Initially, the ship was thought to have been carrying spoils looted by the Romans from various Greek cities, but it is now understood to have been a trade vessel carrying cargo from sellers to buyers. Among the many treasures brought up from the wreckage was “a mechanical object composed of wood and metal, about the shape and dimensions of a shoebox” (Jones, 2). According to an early anecdote, possibly apocryphal, the lump of metal was so unimpressive it was almost thrown back into the sea. Instead, it was taken to the National Archaeological Museum in Athens where it was described as “one slab with an inscription, whose letters, however, could not be copied” (Jones, 10). It was placed with other finds from the wreck in a storeroom until 18 May 1902 when it was seen by Valerios Stais, who noticed its interlocking gears and Greek letters through the corrosion. A few days later, the news broke that an ‘important discovery’ had been made at the Archaeological Museum, but, although the object was certainly now of greater interest than before, no one knew what it was.

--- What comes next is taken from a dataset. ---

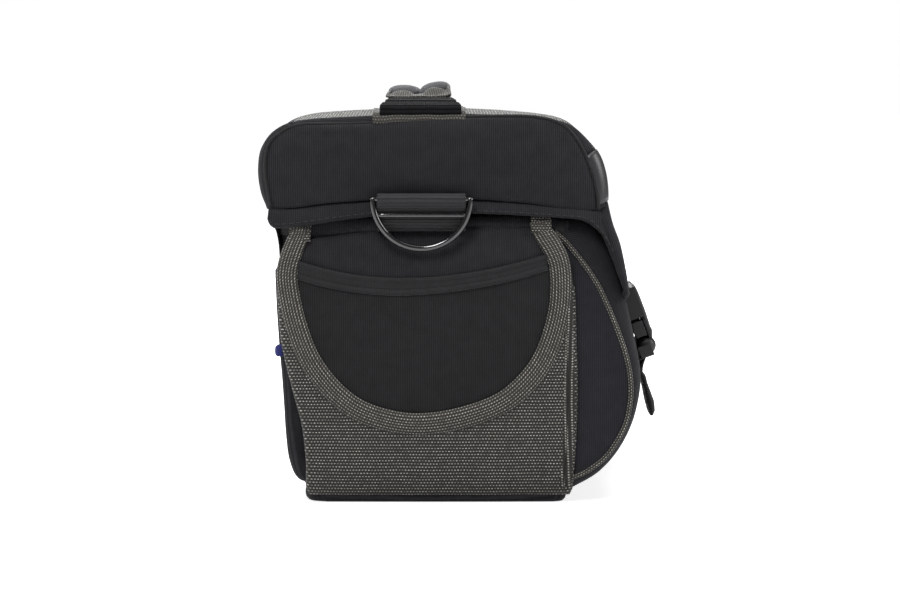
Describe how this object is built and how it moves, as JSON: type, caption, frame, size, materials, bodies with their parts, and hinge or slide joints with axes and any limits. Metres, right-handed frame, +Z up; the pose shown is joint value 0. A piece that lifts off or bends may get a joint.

Between 1905 and 2021, researchers, scholars, scientists, technicians, and others have worked to discover the purpose and function of the device, but early efforts failed because they lacked the necessary technology. Only with modern equipment could the inner recesses of the device be accessed and understood. Even though Freeth’s team seems to have successfully recovered and built a modern version of the mechanism, even he claims that, lacking certain key original parts, their analysis and conclusions may be incomplete.

Conclusion

Even so, the work of the Antikythera Research Team, if it has not completely reconstructed the device, has certainly greatly advanced understanding of its function and purpose. Based on the sophistication of the device, it is thought it was the final product of a series of prototypes, now lost, and that it was only one of many such mechanisms produced once the mechanics of constructing it had been mastered. It is possible, then, that there are many other similar devices in other shipwrecks or buried under modern cities awaiting discovery.